The war in Kosovo confounded many of those who had decided long ago that this was a President who was not up to the job. Many were the same people who had confidently assumed that he would not escape impeachment, and who were preparing for strong Republican gains in last year's elections (they lost seats). The right - especially the ultra-right of the conservative think-tanks and the fundamentalist Christian groups - has persistently got things wrong because it underestimates the President. There was a profound silence from most of them on Friday, especially those who had insisted that the campaign could never succeed.

Mr Clinton has also been widely written off in Europe in recent weeks. Many assumed he was incapable of running a war, given his lack of military experience and his fastidious approach to opinion polls. In fact, the administration showed it was willing to ride out the bumps in popular opinion - Mr Clinton's approval rating hit its lowest in nearly three years - and stick to a consistent strategy: air power would win.

He was lucky. The administration made a grave error of judgement early on in the campaign by assuming that a few days of light bombing would force Belgrade to the negotiating table. Once that did not work, General Wesley Clark, the Supreme Allied Commander in Europe, wanted a huge escalation of the bombing campaign. But Washington resisted, believing that would alienate support in Europe and America. As the air campaign continued, there was new pressure for ground forces - or a public acknowledgement that they might be necessary. Again, the US resisted.

The conventional wisdom was that America stuck to this line because of fear of its own casualties and of the impact on opinion polls. But it was also constrained by the knowledge that while London and to some extent Paris were pushing for an escalation, neither Germany nor Italy would wear it. From Washington, the US position seemed to be holding the ring among the competing demands of the Europeans.
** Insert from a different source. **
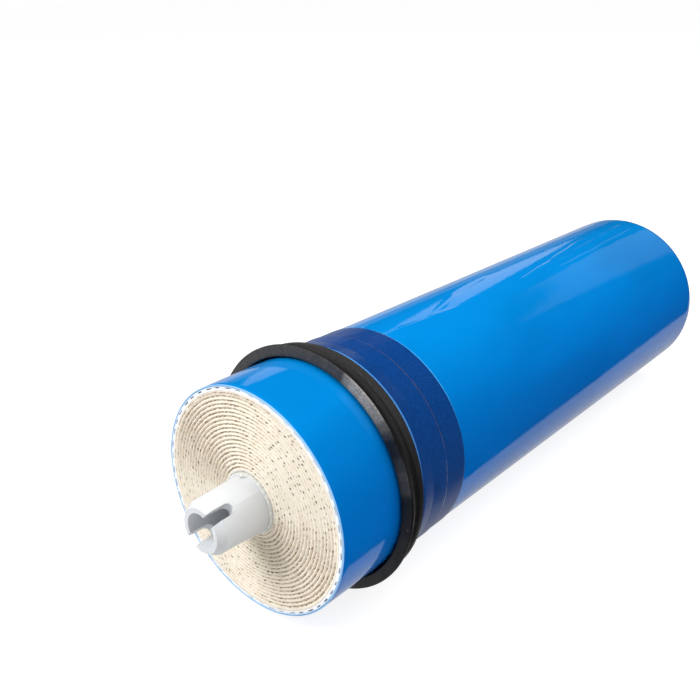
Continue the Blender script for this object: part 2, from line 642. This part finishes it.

The war has underlined that despite everything that has happened in the post-Cold War world America remains the key player in European security. To a large degree, that was what this short, bloody and vile conflict was about: confirming the role of Nato at the lowest cost to alliance nations. It succeeded.
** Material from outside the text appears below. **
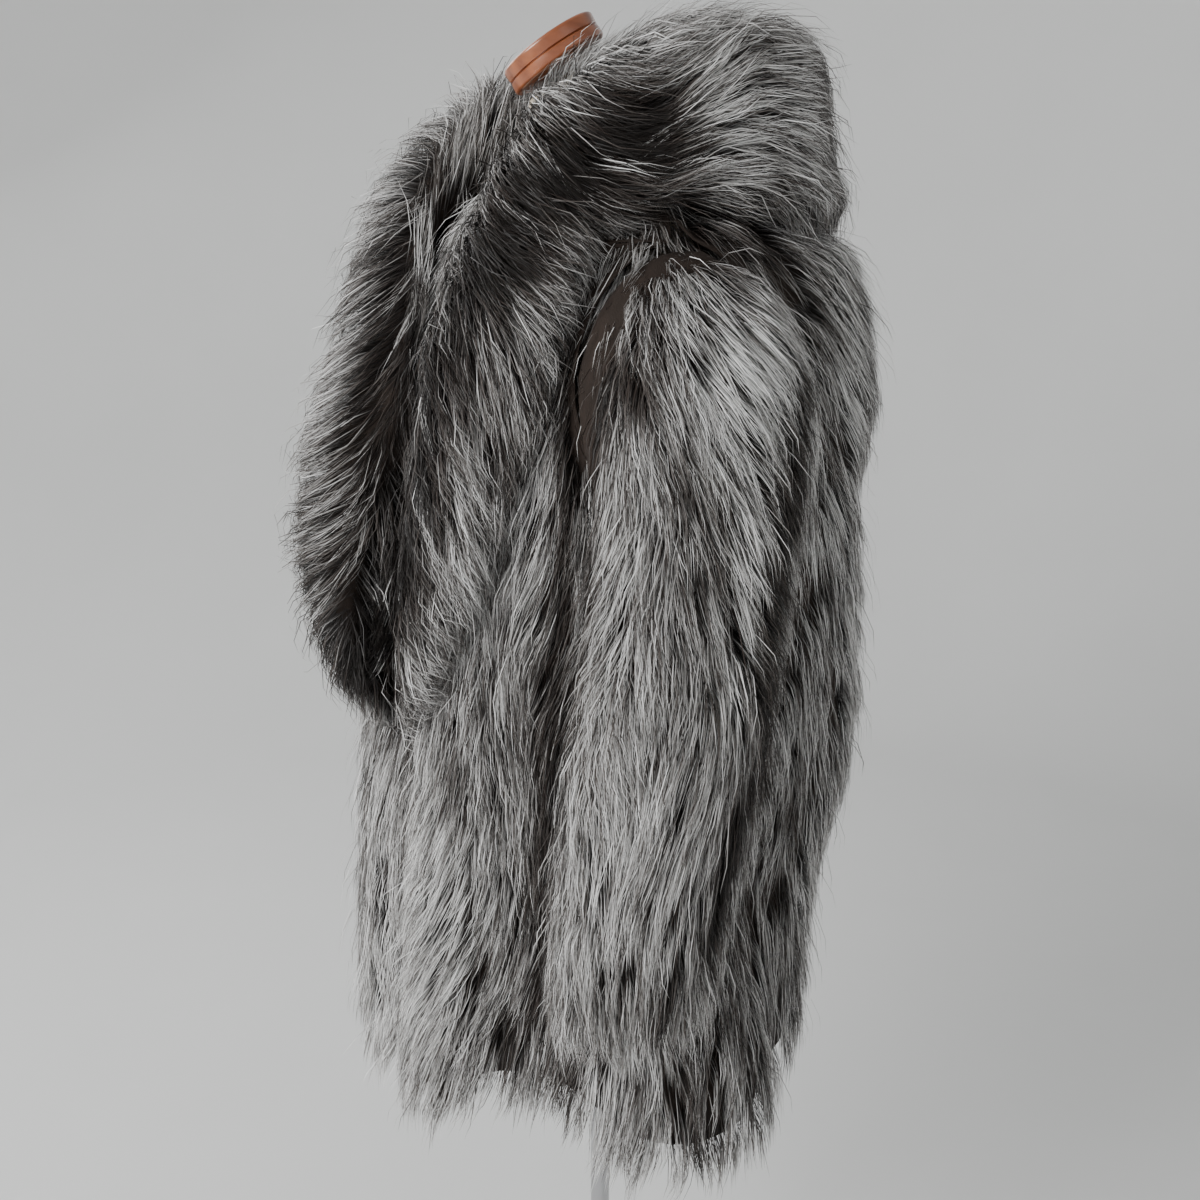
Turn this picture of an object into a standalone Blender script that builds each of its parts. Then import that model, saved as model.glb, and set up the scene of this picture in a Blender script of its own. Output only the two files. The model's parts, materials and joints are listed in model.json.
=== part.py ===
"""A fox fur half coat with a wide shawl collar, standing on a limbless dress form.

Metres, +Z up. The wearer faces -Y and the wearer's left is +X. The origin is on the floor,
on the axis of the pole. Each fur piece is a wall of its real reach: leather and laid pile.
An angle round the body is 0 at the centre front, 90 at the wearer's left and 180 at the back.
"""

from math import acos, cos, degrees, pi, radians, sin, sqrt

import bmesh
import bpy
from mathutils import Matrix, Vector

# Driving dimensions of the coat
FUR_WALL = 0.026
SEAM_GAP = 0.0004
LINING_WALL = 0.0015
HEM_HEIGHT = 0.575
NECKLINE_HEIGHT = 1.480
LINING_GAP = 0.0006
LINING_LEVELS = slice(1, 9)
BODY_SQUARENESS = 2.15
SIDE_SEAM = 90.0
CENTRE_FRONT = 4.0

# Armhole, an oval seen from the side
ARMHOLE_HEIGHT = 1.300
ARMHOLE_HALF_HEIGHT = 0.112
ARMHOLE_HALF_DEPTH = 0.086

# Dress form and stand
CAP_CENTRE = (-0.006, -0.041, 1.571)
CAP_RADIUS = 0.0440
CAP_HEIGHT = 0.022
CAP_DOME = 0.006
CAP_DOME_RINGS = 5
CAP_EDGE = 0.002
CAP_TILT = 33.0
CAP_TURN = -20.0
POLE_RADIUS = 0.0105
POLE_FOOT = 0.0125
POLE_TOP = 0.7895
BASE_RADIUS = 0.190
BASE_HEIGHT = 0.012
HUB_RADIUS = 0.026
HUB_HEIGHT = 0.045
HUB_BEVEL = 0.008
HUB_FLARE = 0.012
BASE_ROUND = 0.006

# Facets
FRONT_COLUMNS = 11
BACK_COLUMNS = 22
SLEEVE_SIDES = 16
FORM_SIDES = 28
ROUND_SIDES = 40
SHARP_ANGLE = 50.0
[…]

It was only when America became convinced of the need for military action that such a solution to Kosovo came on to the agenda. American aircraft flew most of the missions. If there had been a ground war, Americans would have provided most of the force: after all, of the main European Nato members, only Britain and France were ready to fight, and France is not a member of the alliance's unified military command.

There was a risk attached to the cautious Clinton approach. Had the US strategy failed, not only would it have blown apart the alliance's military credibility but its political logic would have been holed below the waterline. Instead, Nato is alive, albeit battered and bruised.

There is little public appetite in the US or Europe for America to be "global policeman". Mr Clinton has sought to make the operation at least appear inclusive, both by refusing to act in ways that would transcend the political consensus (by yielding to British pressure for a ground offensive) and by giving the impression that alliance unity was paramount. In particular, the US has taken great pains not to alienate Germany. The Americans know that Germany - the largest EU state, the most central in geographical and political terms and the state with most to lose from instability in eastern Europe - is pivotal.

Partnership for Peace and Nato expansion, the war in Bosnia and now in Kosovo, and the decision to reverse President George Bush's opposition to a defence role for Europe, are part of an attempt to continue the post- Cold War evolution of European institutions and rewrite the transatlantic bargain.

The cynics might say that President Clinton was lucky: Belgrade folded its hand first. But politicians make their own luck, and in the past 12 months Mr Clinton and his advisors have all too frequently been cast as the beneficiaries of good fortune for it to be entirely credible.